The Nicaragua Women’s Volleyball Team, down 2 sets to 0 to Costa Rica in the Central American Games gold medal match, gave perhaps the greatest comeback effort I’ve ever witnessed first-hand at a sporting event.  After being demolished in the first set 10-25 and going down a second set, they won sets 3 and 4 over a team that was much bigger and clearly stronger, and led 9-6 (or 10-7?) before losing 12-15.  We cheered our voices and hearts out.  It was crazy like a rock concert.  

The glory of this was feeling the crowd uniting to cheer for their team, their fellow Nicaraguans.  Nicaraguans, especially poor Nicaraguans, do not, culturally, have a positive self-image.  As a friend pointed out, this self-identity change slowly.  The Central American Games, and within those even this match, felt to us like a small but significant step in the right direction.  This isn’t even mentioning the tensions between Nicaragua and Costa Rica.  We celebrated the first time Nicaragua hosted the Central American Games and Nicaragua’s coming in second in total medals behind only Guatemala.  

Bonus:  Nicaragua won the gold medal in baseball!  

The new Star Wars came out!  

The new Star Wars came out!  



Yeah, there are lots of flaws.  When I started writing my blog post on it, I was critiquing a lot of what they did.  It’s not my favorite Star Wars movie.  I don’t think it’s the best one.  

But it’s Star Wars!  

If you weren’t a kid when the original came out, it may be hard to grasp how much we bonded with this movie, how big it was in our lives…and how big it remains.  I’m happy our children have embraced this joy.  My kiddos and I had been counting down the days for months.  I consider this a parenting success!

Every day is a battle for hope.  Every. Day.  


Brian Andreas, an artist we love

I was talking today with a great friend about how good it feels to make a difference, even a small one.  Going in the right direction toward making a difference is a big deal.  

We agreed on this shocking conclusion: the world is so bad, trying to make a difference, trying to help in any way is worth it, even if you fail.  

If your life is not a battle for hope, if you are comfortable and things are going well and it’s easy: rejoice!  Give thanks!  Be grateful!

Then step up.  

Pray, then step up.  



*This is an excellent article on child poverty, child labor and education in Nicaragua.  Some excerpts:

“Compulsory education is one of the most effective ways of combating child labour, according to the ILO. In Nicaragua, children are only obliged to attend school until 12.

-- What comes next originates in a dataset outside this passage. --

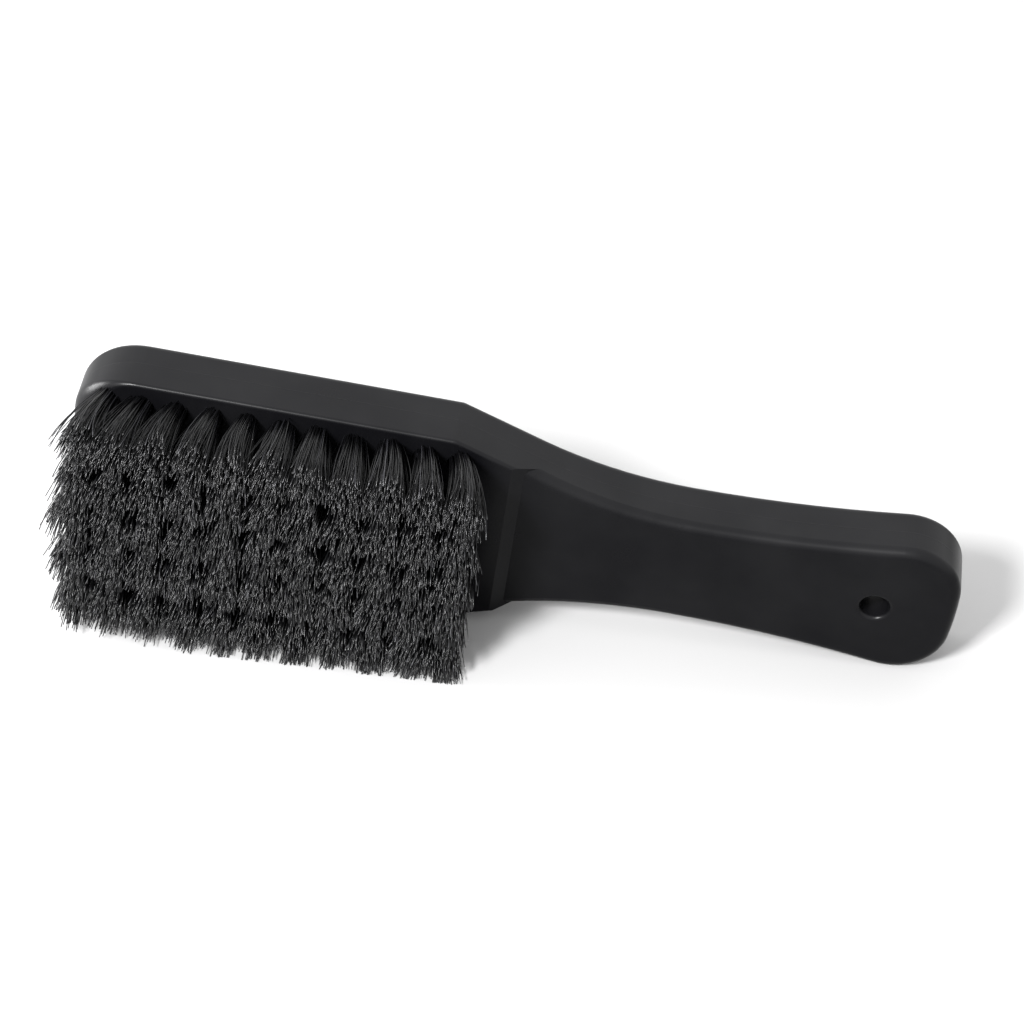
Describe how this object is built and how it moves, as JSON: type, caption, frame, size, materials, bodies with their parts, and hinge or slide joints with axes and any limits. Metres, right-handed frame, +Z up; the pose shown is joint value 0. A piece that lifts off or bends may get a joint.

Only 72% of children finished primary school in 2009, the latest year for which data is available.

This low figure hides even bigger inequalities as only 65% of children from the poorest 20% of families completed primary school compared to 98% from the richest homes.

On the poor Atlantic coastal regions where Bluefields is situated, just 58% completed six years of primary education.

The Ortega government has prioritised spending on primary and tertiary education, so secondary school figures are unsurprisingly much worse: 46% finished the first tier (9th grade/year 10), and only 19% completed 11th grade (year 12). In the poorest families, only 6% of children finished secondary school.”

This final number is what we’re looking at.